Grégory Bion, délégué yvelinois du SNPM et chef de la police municipale d’Épône, confirme en effet échanger régulièrement avec des villes qui n’arrivent pas à recruter, lui-même y étant confronté. « J’ai le même problème : j’ai un poste à pourvoir, j’attire beaucoup de candidats, mais au final j’ai beaucoup de mal à les faire venir, concède Grégory Bion, joint par téléphone la semaine dernière. Pourquoi ? Parce qu’il y a beaucoup de postes qui s’ouvrent, et il y a très peu de candidats. »
Pour lui, ce que « les collègues » recherchent sont donc souvent en premier lieu « le salaire », puis « le matériel, les conditions de travail » et « les missions ». Et de préciser sur ce dernier point : « Les policiers municipaux ont une soif de reconnaissance depuis plusieurs années, et du coup ils se retrouvent des fois dans des petites communes où on les prend encore pour le garde champêtre […]. Et ça, les policiers municipaux ne le veulent plus, parce [que] la formation leur apprend l’étendue de leurs pouvoirs, qui a explosé. »
Il ajoute également que l’armement de la police municipale est devenu un facteur important, ce qui est par exemple le cas à Villepreux mais pas aux Clayes. « Je vois des policiers qui sont armés maintenant chez moi et qui disent : ‘‘je n’irai plus jamais dans une police municipale non armée, avec les risques qu’il y a de terrorisme, des agressions physiques, etc’’. » De plus en plus de communes tendent justement à armer leur police municipale, comme cela a récemment été le cas à Montigny-le-Bretonneux.
Mais toutes les communes ne sont pas logées à la même enseigne face à ces problèmes de recrutement. À Élancourt, commune Saint-quentinoise a avoir l’un des effectifs les plus fournis de l’agglomération avec 32 personnes (dont 21 policiers municipaux, huit ASVP, des administratifs et des opérateurs vidéo, Ndlr), on semble en effet moins touché. « On a beaucoup de turnover, concède cependant Christophe Bekanowski, responsable de la police municipale élancourtoise, parce qu’à l’heure actuelle, c’est comme dans le football, c’est le mercato. […] J’ai perdu quelques agents récemment parce qu’ils partaient dans le 92 où ils sont mieux rémunérés, ils touchent des primes, que nous, nous ne sommes pas en mesure de leur verser. »
Mais la ville peut compter sur les importants investissements réalisés depuis 1996, qui a permis de passer de « trois » agents à un « effectif de 32 personnes », estime André Baudoui (LR), conseiller municipal délégué à la sécurité à Élancourt. « Nous avons augmenté les effectifs, nous leur avons donné des équipements adaptés, qui soient des véhicules ou des équipements spécifiques pour chaque policier municipal », résume-t-il.
Et le conseiller municipal de lister ces équipements qui vont des motos à l’important dispositif de vidéosurveillance, en passant par les lanceurs de balle de défense ou encore les armes létales ; ainsi que les différentes brigades mises en place, équestre, nocturne, canine, etc.

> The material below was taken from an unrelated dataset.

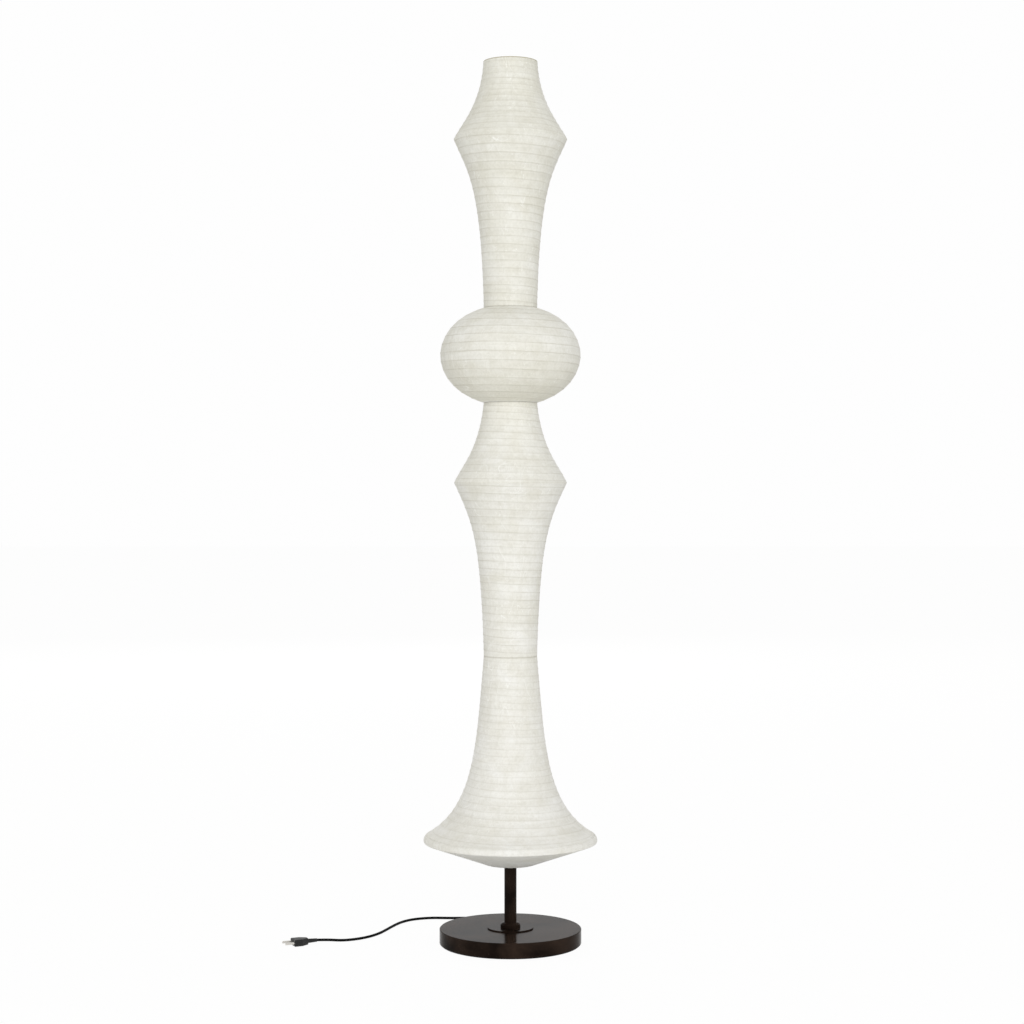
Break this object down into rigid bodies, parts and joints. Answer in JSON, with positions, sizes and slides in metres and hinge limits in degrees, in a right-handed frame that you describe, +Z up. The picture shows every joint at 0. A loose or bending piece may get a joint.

Autant de mesures qui, selon Christophe Bekanowski, font l’attrait de la police municipale d’Élancourt, qui compte d’ailleurs dans ses rangs des policiers venus d’autres communes de l’agglomération.
Le chef de la police municipale d’Élancourt s’est même fait dire que « Élancourt, au niveau de la police municipale, c’est le PSG du secteur ». Même s’il confirme que les policiers municipaux savent qu’ils sont demandés et que « c’est de la surenchère permanente » : « Maintenant, les gars m’appellent, il y en a qui ont 20 ans et viennent d’avoir le concours [et] me demandent, [avant] de passer l’entretien : ‘‘Combien je vais gagner ? Combien de jours de congé je vais avoir ? Et qu’est ce qu’on a comme équipement ?’’ »
Par ailleurs, la quasi-intégralité des personnes contactées par La Gazette dans le cadre de cet article pensent que certaines règles devraient évoluer. Actuellement, par exemple, les policiers municipaux passent leur concours puis doivent être embauchés par une ville, qui va leur payer leur formation de plusieurs mois avant qu’il ne puisse œuvrer sur le terrain. Et dans certains cas, à peine cette formation terminée, ils rejoignent d’autres collectivités (la ville qui recrute doit alors rembourser les frais de formation engagés par la commune initiale, Ndlr). « En tant que délégué syndical, comment je vois la chose, c’est que les policiers [municipaux] devraient avoir un concours comme en police nationale, ils devraient partir du coup en école comme la police nationale et la gendarmerie, et une fois sortis d’école, là ils pourraient trouver une affectation », propose Grégory Bion.
De son côté, dans son courrier adressé à Emmanuel Macron, Stéphane Mirambeau propose deux « évolutions réglementaires pour faciliter le recrutement et la formation des agents de police municipale ». La première consisterait à alléger la durée de la formation pour les agents venant de la police nationale, de l’armée ou encore de la gendarmerie. « Comment justifier que des agents déjà expérimentés et formés à la sécurité doivent suivre la même formation (six-huit mois) qu’une personne sans expérience jeune lauréat du concours ? », écrit-il au président. Sa seconde demande propose de « raccourcir les délais d’attente pour la formation initiale, comme pour l’armement, afin de rendre rapidement opérationnels les nouveaux agents ». Le maire de Villepreux souhaite un « délai maximum de deux mois » entre l’arrivée de l’agent dans la collectivité et la formation.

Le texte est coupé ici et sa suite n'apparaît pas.